From the Fourier Transform Table I found that the transform of $\sum_{n=-\infty}^{\infty}δ(t-nT)$ is equal to $S_2$. Using the definition of Fourier Transform (integration) I found that it is equal to $S_1$, where
$$ S_1=\sum_{n=-\infty}^{\infty}\exp(-iωnT) $$ $$ S_2=\cfrac{2π}{T}\sum_{n=-\infty}^{\infty}δ(ω-\cfrac{2πn}{T}) $$ How can we prove that $S_1=S_2$?
Thank you in advance
On
Referencing a Fourier table such as the one published here: https://uspas.fnal.gov/materials/11ODU/FourierTransformPairs.pdf, We observe the time shift property of the Fourier transform:
$$F\left(t-t_{o}\right) \longleftrightarrow F\left(\omega\right)e^{-i \omega t_{o}} $$
which when applied to the train of impulses gives the following transform pair:
$$\sum^{\infty}_{n=-\infty} \delta\left(t-n T\right)\longleftrightarrow \sum^{\infty}_{n=-\infty} e^{-i \omega n T} $$
Notice the pair item in the frequency domain has a form similar to a Fourier Series expansion of a periodic function in $\omega$, shown below:
$$ G\left(\omega\right)= \sum^{\infty}_{n=-\infty} c_{n} e^{-i \frac{2\pi n \omega}{P} } $$
Where $c_{n}$ is the Fourier series coefficient and $P$ is the period in the $\omega$ domain. Comparing sums we conclude that for all $n$: $$c_{n} = 1$$ and, $$\frac{2\pi}{P}=T$$ Now, recall that: $$c_{n}=\frac{1}{P}\int_{P} G\left(\omega\right) e^{i \frac{2\pi n \omega}{P}}d\omega $$ which can only be identically 1 for all n if $G\left(\omega\right)$ is the dirac distribution $P\delta\left(\omega\right)$ over period $P$. Therefore: $$\sum^{\infty}_{n=-\infty} e^{-i \omega n T}=P\sum^{\infty}_{n=-\infty}\delta\left(\omega-n P\right)=\frac{2\pi}{T}\sum^{\infty}_{n=-\infty}\delta\left(\omega-n \frac{2\pi}{T}\right)$$
This is the distributional way to define the Fourier series theorem (that $C^1$ periodic functions are equal to their Fourier series).

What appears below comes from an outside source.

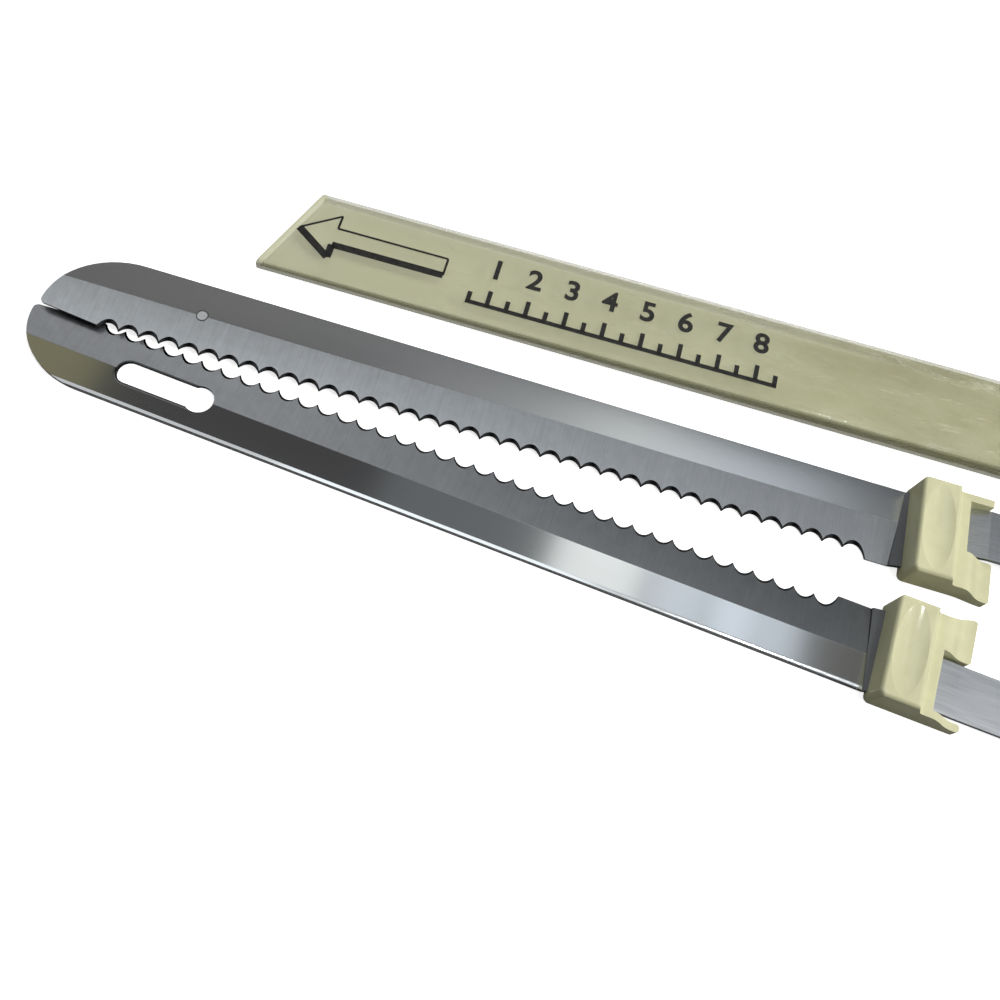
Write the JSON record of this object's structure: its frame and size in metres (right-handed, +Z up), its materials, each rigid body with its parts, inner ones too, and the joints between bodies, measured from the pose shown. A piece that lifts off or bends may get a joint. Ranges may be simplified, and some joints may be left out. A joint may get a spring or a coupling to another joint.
{
  "type": "electric carving knife",
  "caption": "Electric carving knife, taken apart: two scalloped blades with moulded thumb guards, a clear flat sheath and a motor handle with worm drive, carriers and trigger.",
  "frame": {"origin": "on the table under the lower blade, at its mid-width, 100 mm in front of its guard", "axes": "+X along the lower blade from its tip to its guard and on to the handle, +Y toward the upper blade and the sheath, +Z up from the table"},
  "size_m": [0.5345, 0.1015, 0.071],
  "materials": {
    "blade_steel": "ground and polished stainless steel",
    "guard_plastic": "moulded almond plastic",
    "clear_plastic": "clear flexible plastic, yellowed",
    "housing_plastic": "moulded almond plastic, fine texture",
    "dark_plastic": "moulded dark plastic",
    "button_plastic": "moulded brown plastic",
    "frame_metal": "die-cast",
    "machined_steel": "machined",
    "core_steel": "stacked laminations",
    "copper_wire": "enamelled copper",
    "commutator_copper": "turned copper bars",
    "bearing_bronze": "sintered bronze",
    "brass_parts": "bright brass",
    "carbon": "pressed carbon",
    "gear_nylon": "white nylon",
    "spring_steel": "drawn spring wire",
    "screw_steel": "plated steel"
  },
  "bodies": {
    "handle": {"housing_left": "housing_plastic", "housing_right": "housing_plastic", "housing_screws": "screw_steel", "nose_bezel": "dark_plastic", "gear_frame": "frame_metal", "field_core": "core_steel", "field_coils": "copper_wire", "brush_holders": "brass_parts", "carbon_brushes": "carbon", "brush_springs": "spring_steel", "front_bearing": "bearing_bronze", "back_bearing": "bearing_bronze", "switch_body": "dark_plastic", "trigger_spring": "spring_steel", "release_springs": "spring_steel", "inlet_socket": "dark_plastic", "inlet_pins": "brass_parts"},
    "motor_rotor": {"motor_shaft": "machined_steel", "armature_core": "core_steel", "armature_windings": "copper_wire", "commutator": "commutator_copper", "cooling_fan": "dark_plastic"},
    "crank_wheel": {"worm_wheel": "gear_nylon"},
    "left_blade_carrier": {"left_carrier": "gear_nylon"},
    "right_blade_carrier": {"right_carrier": "gear_nylon"},
    "trigger_body": {"trigger": "button_plastic"},
    "plunger_body": {"switch_plunger": "dark_plastic"},
    "left_button": {"left_release_button": "button_plastic"},
    "right_button": {"right_release_button": "button_plastic"},
    "upper_blade_unit": {"upper_blade": "blade_steel", "guide_stud": "machined_steel", "upper_guard": "guard_plastic"},
    "lower_blade_unit": {"lower_blade": "blade_steel", "lower_guard": "guard_plastic"},
    "sheath": {"blade_sheath": "clear_plastic"}
  },
  "joints": [
    {"name": "motor_spin", "type": "hinge", "parent": "handle", "child": "motor_rotor", "pos_m": [0.338, 0.014, 0.04], "axis": [1, 0, 0], "continuous": true},
    {"name": "wheel_spin", "type": "hinge", "parent": "handle", "child": "crank_wheel", "pos_m": [0.281, 0.014, 0.021], "axis": [0, 1, 0], "continuous": true},
    {"name": "left_carrier_slide", "type": "slide", "parent": "handle", "child": "left_blade_carrier", "axis": [1, 0, 0], "range_m": [-0.005, 0.005]},
    {"name": "right_carrier_slide", "type": "slide", "parent": "handle", "child": "right_blade_carrier", "axis": [1, 0, 0], "range_m": [-0.005, 0.005]},
    {"name": "trigger_press", "type": "slide", "parent": "handle", "child": "trigger_body", "axis": [0, 0, -1], "range_m": [0, 0.003], "stiffness_N_per_m": 400, "springref_m": -0.002, "deforming": ["trigger_spring"]},
    {"name": "plunger_press", "type": "slide", "parent": "handle", "child": "plunger_body", "axis": [0, 0, -1], "range_m": [0, 0.003]},
    {"name": "left_button_press", "type": "slide", "parent": "handle", "child": "left_button", "axis": [0, -1, 0], "range_m": [0, 0.003], "stiffness_N_per_m": 500, "springref_m": -0.001},
    {"name": "right_button_press", "type": "slide", "parent": "handle", "child": "right_button", "axis": [0, 1, 0], "range_m": [0, 0.003], "stiffness_N_per_m": 500, "springref_m": -0.001},
    {"name": "upper_blade_lift", "type": "slide", "parent": "handle", "child": "upper_blade_unit", "axis": [0, 0, 1], "range_m": [0, 0.04]},
    {"name": "lower_blade_draw", "type": "slide", "parent": "handle", "child": "lower_blade_unit", "axis": [0, -1, 0], "range_m": [0, 0.04]},
    {"name": "sheath_lift", "type": "slide", "parent": "handle", "child": "sheath", "axis": [0, 0, 1], "range_m": [0, 0.04]}
  ],
  "couplings": [
    {"joint": "wheel_spin", "follows": "motor_spin", "ratio": -0.033333},
    {"joint": "right_carrier_slide", "follows": "left_carrier_slide", "ratio": -1},
    {"joint": "plunger_press", "follows": "trigger_press", "ratio": 1}
  ]
}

For $f\in C^1_c(a,a+1)$ and $F$ its $1$-periodization
$$\langle \sum_n \delta(t-n),f\rangle \overset{def}=\sum_n f(n)=F(0)$$
$$\langle \sum_n e^{-2i\pi nt},f\rangle \overset{def}=\sum_n c_n(F),\qquad c_n(F)=\int_0^1 F(t)e^{-2i\pi nt}dt=\int_{-\infty}^\infty f(t)e^{-2i\pi nt}dt$$ The Fourier series theorem is that $F(0)=\sum_n c_n(F)$, thus by definition $ \sum_n \delta(t-n)=\sum_n e^{-2i\pi nt}$ in the sense of distributions.
Be careful that $\sum_n e^{-2i\pi nt}$ converges only in the sense of distributions, it diverges in the sense of functions.